Kabalas HaTorah Everyday
The famous Gemara in Masechet Shabbos 88a describes as follows: Rav Acha Bar Yakov claims that because HaShem held Har Sinai over the heads of the Jewish people at Matan Torah, the Jews were essentially coerced into accepting the Torah. When they would reach the heavenly courts, they would have claims against the enforceability of the Torah. Rava responds that the Jewish people re-accepted the Torah in the Purim story, as it says “kiymu v’kiblu” kiymu ma sh’kiblu kvar.” At first glance that seems like a nice answer. However, we need to ask the obvious: How did the Jews re-accept the Torah? How does one do that? What do we learn from it?
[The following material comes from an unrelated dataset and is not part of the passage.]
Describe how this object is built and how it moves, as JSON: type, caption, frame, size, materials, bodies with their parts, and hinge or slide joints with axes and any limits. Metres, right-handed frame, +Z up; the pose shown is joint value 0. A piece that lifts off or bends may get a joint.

Let’s compare these two pictures of accepting the Torah within the Jewish people’s history. One - the Jewish people are in the desert, at Har Sinai, eye-witnessing G-d’s miracles, delclaring naaseh v’nishma and accepting the Torah. Two - the Purim story of Persia with the Jews in exile. Here we also see acceptance of the Torah by the Jewish people. However, a complete opposite experience inspires them to do it. HaShem’s miracles of the Purim story were hidden ones, subtle nuances that could have been mistaken as coincidence and chance. HaShem worked behind the scenes, orchestrating the salvation of the Jewish people, but hidden behind the curtain of the natural order of the world. It was the faith of the Jewish people in HaShem, in his hashgacha, that enabled them to see HaShem’s hand pulling all the strings. It wasn’t obvious and in front of their eyes, and yet they chose to see HaShem and His involvement in the salvation of their lives.
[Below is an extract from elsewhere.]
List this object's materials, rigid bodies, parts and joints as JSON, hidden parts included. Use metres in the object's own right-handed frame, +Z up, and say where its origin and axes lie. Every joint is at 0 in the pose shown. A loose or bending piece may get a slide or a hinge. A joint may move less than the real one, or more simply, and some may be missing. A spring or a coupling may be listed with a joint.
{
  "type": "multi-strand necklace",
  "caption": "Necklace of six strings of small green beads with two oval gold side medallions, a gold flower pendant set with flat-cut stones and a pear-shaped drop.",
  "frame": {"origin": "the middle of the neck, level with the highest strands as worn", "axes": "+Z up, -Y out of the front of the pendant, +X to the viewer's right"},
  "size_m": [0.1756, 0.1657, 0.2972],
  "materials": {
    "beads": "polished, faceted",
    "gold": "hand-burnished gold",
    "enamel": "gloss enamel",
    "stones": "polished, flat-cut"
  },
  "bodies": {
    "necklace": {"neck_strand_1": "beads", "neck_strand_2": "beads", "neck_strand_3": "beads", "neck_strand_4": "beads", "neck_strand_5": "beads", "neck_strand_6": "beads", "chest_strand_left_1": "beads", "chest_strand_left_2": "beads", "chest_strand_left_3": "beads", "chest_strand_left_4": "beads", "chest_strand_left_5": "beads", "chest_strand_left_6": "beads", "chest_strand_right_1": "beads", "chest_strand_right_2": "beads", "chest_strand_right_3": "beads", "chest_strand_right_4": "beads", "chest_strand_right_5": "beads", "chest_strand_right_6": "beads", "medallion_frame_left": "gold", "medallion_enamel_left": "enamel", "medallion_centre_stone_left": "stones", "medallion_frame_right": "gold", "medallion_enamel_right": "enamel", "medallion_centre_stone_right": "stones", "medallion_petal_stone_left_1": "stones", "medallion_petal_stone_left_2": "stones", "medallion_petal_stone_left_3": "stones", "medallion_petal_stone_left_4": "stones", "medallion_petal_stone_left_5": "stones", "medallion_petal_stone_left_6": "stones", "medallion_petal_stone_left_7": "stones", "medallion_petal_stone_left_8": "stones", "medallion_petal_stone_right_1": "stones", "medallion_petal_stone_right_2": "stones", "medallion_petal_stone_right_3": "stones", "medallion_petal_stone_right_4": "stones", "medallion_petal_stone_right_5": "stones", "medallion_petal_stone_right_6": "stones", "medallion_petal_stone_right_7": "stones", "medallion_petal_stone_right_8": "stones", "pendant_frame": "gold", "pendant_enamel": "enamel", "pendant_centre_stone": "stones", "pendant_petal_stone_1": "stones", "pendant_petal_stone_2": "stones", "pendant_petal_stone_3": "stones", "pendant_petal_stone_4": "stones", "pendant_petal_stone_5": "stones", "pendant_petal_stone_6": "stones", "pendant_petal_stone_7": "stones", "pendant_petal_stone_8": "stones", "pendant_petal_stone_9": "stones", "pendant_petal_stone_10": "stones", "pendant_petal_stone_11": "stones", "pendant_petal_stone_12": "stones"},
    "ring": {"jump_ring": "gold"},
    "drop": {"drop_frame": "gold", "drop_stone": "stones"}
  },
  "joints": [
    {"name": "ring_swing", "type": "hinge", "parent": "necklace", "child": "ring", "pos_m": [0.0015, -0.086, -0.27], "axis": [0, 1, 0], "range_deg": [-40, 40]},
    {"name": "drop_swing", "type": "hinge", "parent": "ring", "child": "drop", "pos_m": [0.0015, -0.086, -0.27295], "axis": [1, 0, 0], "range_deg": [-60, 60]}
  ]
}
We also live in a time where HaShem’s miracles, His involvement isn’t easily seen to the untrained eye. The number of atheists in the world continues to grow. And yet, the Jewish people continue to choose to see G-d’s Hand. We choose to believe that our lives are best served fulfilling His Torah and mitzvos. That is what I believe it means to reaccept the Torah. Yes, the Jewish people accepted the Torah seeing G-d’s miracles at Sinai, but we accept HaShem and His Torah every day, choosing to bring Him into our everyday lives. As we say in Shema every morning and night, “vihayu hadvarim ha’eila asher anochi m’tzavecha hayom al livavecha,” take to heart these things to which I command you today. Why does the pasuk say that we are commanded today? Shouldn’t it say as we were commanded many years ago? The answer is that kabalas haTorah happens every day. Each morning when you get up early to go to Shachris. Each afternoon when you stop work to daven Mincha. Each evening when you dedicate time to Torah learning. Every one of these moments is each of our kabbalas haTorah, choosing to see HaShem’s hashgacha in a hidden world. Choosing to believe our salvation will come from Him, and dedicating our lives to fulfilling His commands each and every day.